The Committee on House Administration Democrats released a report on Thursday that identified 18 states with election systems that are most vulnerable to being hacked. The 18 states were classified into three tiers based on vulnerabilities and whether or not they are using federal assistance to address those shortcomings.
In September, officials in 21 states were notified of potential hacking attempts by Russians that officials at the time said were just “attempts.” However, in February, Jeanette Manfra, the head of cybersecurity at the Department of Homeland Security, told NBC News that an “exceptionally small” number of the states were actually successfully penetrated.
There is no evidence that actual votes were altered in any way.
Congress has appropriated $380 million to the Election Assistance Commission to give to states to enhance election security. The report from the Democrats says an additional $1.4 billion will be needed to over ten years for states to be able to take all the steps required to secure their election systems. The report noted that no bills that are currently being considered in the House contain additional funding for election security.
The 18 states were classified into the following tiers:
Tier 1: States that have the most serious election security vulnerabilities. These states rely exclusively on electronic voting machines that do not have a paper record. It is nearly impossible to determine if paperless voting machines have been hacked and if vote tallies have been altered.
Tier 2: States that have significant election security vulnerabilities but may not be planning on using federal assistance to address their biggest issues.
Tier 3: States that have significant election security vulnerabilities and are using their federal funds to address those issues, though they need additional assistance to fully upgrade their election infrastructure.

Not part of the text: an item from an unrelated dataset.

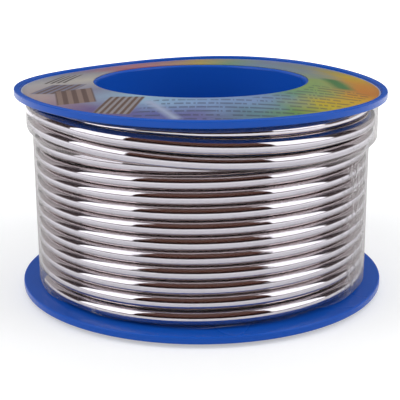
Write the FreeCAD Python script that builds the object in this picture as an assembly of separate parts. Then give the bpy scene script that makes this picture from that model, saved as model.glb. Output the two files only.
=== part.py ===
import FreeCAD, Part
import math
import os

# A free-standing reel of heavy soft-solder wire, in millimetres.
# The reel's axis is Z, and the origin is the centre of its lower hub end.

# Reel
flange_d = 80.0
bore_d = 45.0
rim_span = 43.6        # from the lower edge of the lower rim to the upper edge of the upper rim
hub_rise = 0.8         # each hub end stands this far beyond its rim
hub_land = 2.0         # width of the flat ring at each hub end
barrel_wall = 1.8
rim_height = 1.55      # of the bead around each flange
rim_width = 1.3
rim_proud = 0.82       # the bead stands this far beyond the flange's outer face
rim_round = 0.3
lip_round = 0.5        # at the mouths of the bore

# Lap joint between the two moulded halves, halfway up the barrel
lap_length = 6.0
lap_share = 0.5        # of the barrel's wall that the upper half's spigot takes
lap_clearance = 0.04

# Paper label
label_thickness = 0.15
label_margin = 0.15    # from the rim bead, and from the rounded lip of the bore
label_glue = 0.02

# Wire. Each layer is a chain of half turns that meet on the reel's front and back.
wire_d = 2.95
turn_clearance = 0.05  # from turn to turn, and from layer to layer
layers = 4
barrel_clearance = 0.125
flange_clearance = 0.06

# Third layer: its last turns lie loose and wide, and the last one rests along the upper flange
peek_lift = 0.6        # of the turn that shows through the gap in the outer layer
last_drop = 0.115      # of the last turn, below the highest that a turn can lie
last_lift = 1.6
end_lift = 2.2

# Outer layer, which runs down from the upper flange and leaves a gap under its two uppermost turns
front_rise = 0.575     # of its lowest turn at the front, above the lowest that a turn can lie
turns_above_gap = 2.5
top_half_turns = 3     # from the first station of the outer layer to the gap
gap_height = 1.32      # added to the pitch where the wire crosses the gap
outer_lift = 1.2       # of the two uppermost turns
end_share = 0.8        # share of its first half turn that the outer layer has

# Clear film around the winding
film_thickness = 0.15
film_clearance = 0.05
film_low_margin = 0.95      # from the lower flange
film_high_margin = 0.55     # from the upper flange
film_slope_start = 0.66     # the film widens from here below the uppermost even turn
film_slope_end = 1.18       # to here below the lowest lifted turn

flange_r = flange_d / 2
bore_r = bore_d / 2
barrel_r = bore_r + barrel_wall
wire_r = wire_d / 2
pitch = wire_d + turn_clearance
half_pitch = pitch / 2
total_height = rim_span + 2 * hub_rise
mid_height = total_height / 2
lower_face = hub_rise + rim_height
upper_face = total_height - lower_face
web_face = hub_rise + rim_proud
land_r = bore_r + hub_land
rim_inner_r = flange_r - rim_width
lap_r = bore_r + barrel_wall * lap_share
first_layer_r = barrel_r + barrel_clearance + wire_r
layer_r = [first_layer_r + pitch * layer for layer in range(layers)]
lowest_wire = lower_face + flange_clearance + wire_r
highest_wire = upper_face - flange_clearance - wire_r
lowest_front = lowest_wire + front_rise
even_turns = int((highest_wire - lowest_front - gap_height) / pitch - turns_above_gap)
even_top = lowest_front + pitch * even_turns
top_front = even_top + pitch + gap_height
peek_height = (even_top + top_front) / 2
last_height = highest_wire - last_drop


def revolved(points):
    """A solid turned about Z from its corners, given as radius and height."""
    corners = [FreeCAD.Vector(radius, 0, height) for radius, height in points]
    outline = Part.makePolygon(corners + corners[:1])
    return Part.Face(outline).revolve(FreeCAD.Vector(), FreeCAD.Vector(0, 0, 1), 360)


def rounded(solid, rings, size):
    """Rounds the circular edges at the given pairs of radius and height."""
    tight = 1e-4

    def on_ring(edge):
        if not isinstance(edge.Curve, Part.Circle):
            return False
        return any(abs(edge.Curve.Radius - radius) < tight and abs(edge.Curve.Center.z - height) < tight
                   for radius, height in rings)

    return solid.makeFillet(size, [edge for edge in solid.Edges if on_ring(edge)])


def turned_over(solid):
    """The same solid with its top and bottom exchanged within the reel's height."""
    return solid.mirror(FreeCAD.Vector(0, 0, mid_height), FreeCAD.Vector(0, 0, 1))


def half_reel(tongue_inner_r, tongue_outer_r):
    """A flange with its half of the barrel, as the lower half: one half of the wall runs on as a tongue."""
    shoulder = mid_height - lap_length / 2
    tongue_end = mid_height + lap_length / 2
    solid = revolved([
        (bore_r, 0),
        (land_r, 0),
        (rim_inner_r, web_face),
        (rim_inner_r, hub_rise),
        (flange_r, hub_rise),
        (flange_r, lower_face),
        (barrel_r, lower_face),
        (barrel_r, shoulder),
        (bore_r, shoulder),
    ])
    tongue = Part.makeCylinder(tongue_outer_r, tongue_end - shoulder, FreeCAD.Vector(0, 0, shoulder))
    hollow = Part.makeCylinder(tongue_inner_r, tongue_end - shoulder, FreeCAD.Vector(0, 0, shoulder))
    solid = solid.fuse(tongue.cut(hollow)).removeSplitter()
    rim_edges = [(flange_r, hub_rise), (flange_r, lower_face), (rim_inner_r, hub_rise)]
    solid = rounded(solid, rim_edges, rim_round)
    return rounded(solid, [(bore_r, 0)], lip_round)


def lower_half():
    """Its tongue is the outer half of the wall, and the spigot goes down inside it."""
    return half_reel(lap_r + lap_clearance / 2, barrel_r)


def upper_half():
    """Its tongue is the spigot."""
    return turned_over(half_reel(bore_r, lap_r - lap_clearance / 2))


def label():
    """A paper ring on the upper flange, from the lip of the bore to the rim bead."""
    inner_r = bore_r + lip_round + label_margin
    outer_r = rim_inner_r - label_margin
    fall = web_face * (outer_r - land_r) / (rim_inner_r - land_r)
    base = total_height + label_glue
    under = [(inner_r, base), (land_r, base), (outer_r, base - fall)]
    over = [(radius, height + label_thickness) for radius, height in reversed(under)]
    return revolved(under + over)


def half_turn(start, end, first_share, last_share):
    """The part between two shares of the half circle that runs clockwise, seen from above."""
    centre = (start + end) * 0.5
    chord = end - start
    across = FreeCAD.Vector(chord.y, -chord.x, 0).normalize()
    top = centre - across * (chord.Length / 2)
    arc = Part.Arc(start, top, end)
    first, span = arc.FirstParameter, arc.LastParameter - arc.FirstParameter
    return arc.toShape(first + span * first_share, first + span * last_share)


def wound(stations, at_front, first_share=0.0, last_share=1.0):
    """Round wire through stations of radius and height, the first of them at the reel's front or back.

    Only the given shares of the first and last half turns are there.
    """
    points = []
    for count, (radius, height) in enumerate(stations):
        side = -1 if (count % 2 == 0) == at_front else 1
        points.append(FreeCAD.Vector(0, side * radius, height))
    last = len(points) - 2
    edges = []
    for count in range(last + 1):
        start_share = first_share if count == 0 else 0.0
        stop_share = last_share if count == last else 1.0
        edges.append(half_turn(points[count], points[count + 1], start_share, stop_share))
    start = edges[0].valueAt(edges[0].FirstParameter)
    heading = edges[0].tangentAt(edges[0].FirstParameter)
    section = Part.Face(Part.Wire(Part.makeCircle(wire_r, start, heading)))
    return Part.Wire(edges).makePipe(section)


def share_to(height_left):
    """The share of a half turn that rises or falls half a pitch at which it has gone this far."""
    return math.acos(1 - 2 * height_left / half_pitch) / math.pi


def even_layer(radius):
    """Stations from the lower flange to the upper one, and the share of the last half turn that fits."""
    room = highest_wire - lowest_wire
    count = int(room / half_pitch)
    stations = [(radius, lowest_wire + half_pitch * step) for step in range(count + 2)]
    return stations, share_to(room - half_pitch * count)


def first_layer():
    stations, share = even_layer(layer_r[0])
    return wound(stations, True, last_share=share)


def second_layer():
    """It runs down the reel, so its stations fall."""
    stations, share = even_layer(layer_r[1])
    fallen = [(radius, total_height - height) for radius, height in stations]
    return wound(fallen, False, last_share=share)


def third_layer():
    room = peek_height - lowest_wire
    count = int(room / half_pitch)
    low = peek_height - half_pitch * (count + 1)
    stations = [(layer_r[2], low + half_pitch * step) for step in range(count + 1)]
    loose_steps = int((last_height - pitch - peek_height) / half_pitch)
    loose_r = layer_r[2] + peek_lift
    stations += [(loose_r, peek_height + half_pitch * step) for step in range(loose_steps + 1)]
    stations.append((layer_r[2] + last_lift, last_height))
    stations.append((layer_r[2] + end_lift, last_height))
    share = 1 - share_to(room - half_pitch * count)
    return wound(stations, count % 2 == 1, first_share=share)


def outer_layer():
    even_r, top_r = layer_r[3], layer_r[3] + outer_lift
    stations = [(top_r, top_front + half_pitch * step) for step in reversed(range(top_half_turns + 1))]
    stations.append(((even_r + top_r) / 2, peek_height))
    stations += [(even_r, even_top - half_pitch * step) for step in range(2 * even_turns + 2)]
    share = share_to(lowest_front - lowest_wire)
    return wound(stations, False, first_share=1 - end_share, last_share=share)


def film():
    """A thin sleeve that bridges the wire's turns."""
    even_r = layer_r[3] + wire_r + film_clearance
    top_r = even_r + outer_lift
    inside = [
        (even_r, lower_face + film_low_margin),
        (even_r, even_top - film_slope_start),
        (top_r, top_front - film_slope_end),
        (top_r, upper_face - film_high_margin),
    ]
    outside = [(radius + film_thickness, height) for radius, height in reversed(inside)]
    return revolved(inside + outside)


parts = {
    "reel_lower_half": lower_half(),
    "reel_upper_half": upper_half(),
    "top_label": label(),
    "wire_layer_1": first_layer(),
    "wire_layer_2": second_layer(),
    "wire_layer_3": third_layer(),
    "wire_layer_4": outer_layer(),
    "film_wrap": film(),
}

os.makedirs("parts", exist_ok=True)
for name, shape in parts.items():
    shape.exportStep(f"parts/{name}.step")
    print(name, shape.isValid(), len(shape.Solids), round(shape.Volume, 1))
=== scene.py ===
# A reel of heavy solder wire on a pale studio floor
import math
import bpy
import bmesh
from mathutils import Matrix, Vector


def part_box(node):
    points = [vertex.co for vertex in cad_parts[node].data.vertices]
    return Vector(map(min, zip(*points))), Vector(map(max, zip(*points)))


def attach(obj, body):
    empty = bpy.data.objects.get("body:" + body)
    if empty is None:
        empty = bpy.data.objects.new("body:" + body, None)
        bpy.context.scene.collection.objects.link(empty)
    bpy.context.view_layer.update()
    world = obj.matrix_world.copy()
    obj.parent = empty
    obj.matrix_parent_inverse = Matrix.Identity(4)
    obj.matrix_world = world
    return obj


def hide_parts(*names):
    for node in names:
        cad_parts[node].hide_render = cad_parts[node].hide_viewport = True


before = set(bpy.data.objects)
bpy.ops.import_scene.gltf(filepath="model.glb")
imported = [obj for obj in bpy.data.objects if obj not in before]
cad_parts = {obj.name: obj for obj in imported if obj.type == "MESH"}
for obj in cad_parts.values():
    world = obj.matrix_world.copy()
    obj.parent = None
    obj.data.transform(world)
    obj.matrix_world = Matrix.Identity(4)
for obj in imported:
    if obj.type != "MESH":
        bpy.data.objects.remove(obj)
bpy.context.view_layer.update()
mm = 0.001
fullTurn = 2 * math.pi
scene = bpy.context.scene
scene.view_settings.view_transform = "Standard"
print("frame loaded")


# small helpers

def addObject(name, data):
    piece = bpy.data.objects.new(name, data)
    scene.collection.objects.link(piece)
    return piece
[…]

“It is now well-known that Russian hackers targeted voter registration databases in at least 21 states and attempted to access credentials of election technology vendors and election officials,” the report says. “If these attacks had succeeded, hackers could have deleted voter registration records, altered poll books, caused chaos on Election Day, and potentially swayed the results of the election. Moreover, the Intelligence Community has warned that foreign actors will likely continue to seek to interfere in our elections.”
The report says replacing paperless voting machines with machines that provide a paper trail is one of the most significant steps a state can take to improve election security. An additional step recommended in the report is a post-election audit of the paper ballots. Increased cybersecurity training and upgrading IT infrastructure were also recommended.
Voters that do not have any paper backup have repeatedly been shown to be highly vulnerable to an attack, the report says.